Aviation industry International Air Transport Association (IATA) on Thursday updated its net profit forecast to $33.8 billion for 2018 as 3.7% capacity increase was reported in the Middle East during May.
IATA in a statement said that compared to May 2017, global passenger traffic demand increased 6.1%, capacity rose 5.9% and load factor rose to 0.1% point to 80.1%.
“The earlier timing of Ramadan this year may have affected the result, but more broadly, the upward trend in traffic has slowed compared to last year. May capacity increased 3.7 per cent, and load factor fell 1.9 percentage points to 67.5 per cent,” IATA said. Demand of growth slowed down to 0.8% compared to last year, annual growth was recorded 2.9% in April in the Middle East.
The updated profit forecast of $38.4 billion in 2018 is lower than IATA’s December 2017 forecast.
It also warned about the risk of trade wars, along with geopolitical tensions, storm clouds on the horizon and rising cost inputs.
“May was another solid month in terms of demand growth. As had been expected, we saw some moderation, as rising airline costs are reducing the stimulus from lower airfares. In particular, jet fuel prices are expected to be up nearly 26 per cent this year compared to 2017. Nevertheless, the record load factor for the month signifies that demand for air connectivity is strong,” said Alexandre de Juniac, IATA’s Director General and CEO.

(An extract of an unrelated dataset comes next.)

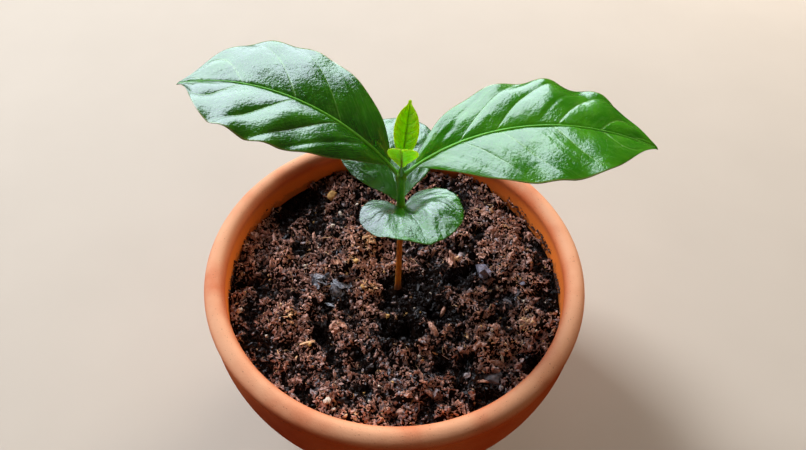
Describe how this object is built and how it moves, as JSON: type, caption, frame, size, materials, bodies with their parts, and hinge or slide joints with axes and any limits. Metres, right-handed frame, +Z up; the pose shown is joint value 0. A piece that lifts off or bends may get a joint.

“Last month, IATA released its mid-year economic report showing expectations of an industry net profit of $33.8 billion. This is a solid performance. But our buffer against shocks is just $7.76. That’s the average profit per passenger that airlines will make this year-a narrow 4.1 per cent net margin,” added de Juniac.
De Juniac also said that Aviation is the business of freedom, liberating people to lead better lives. Governments that recognize this will take steps to ensure aviation is economically sustainable. And aviation works best when borders are open to trade and people.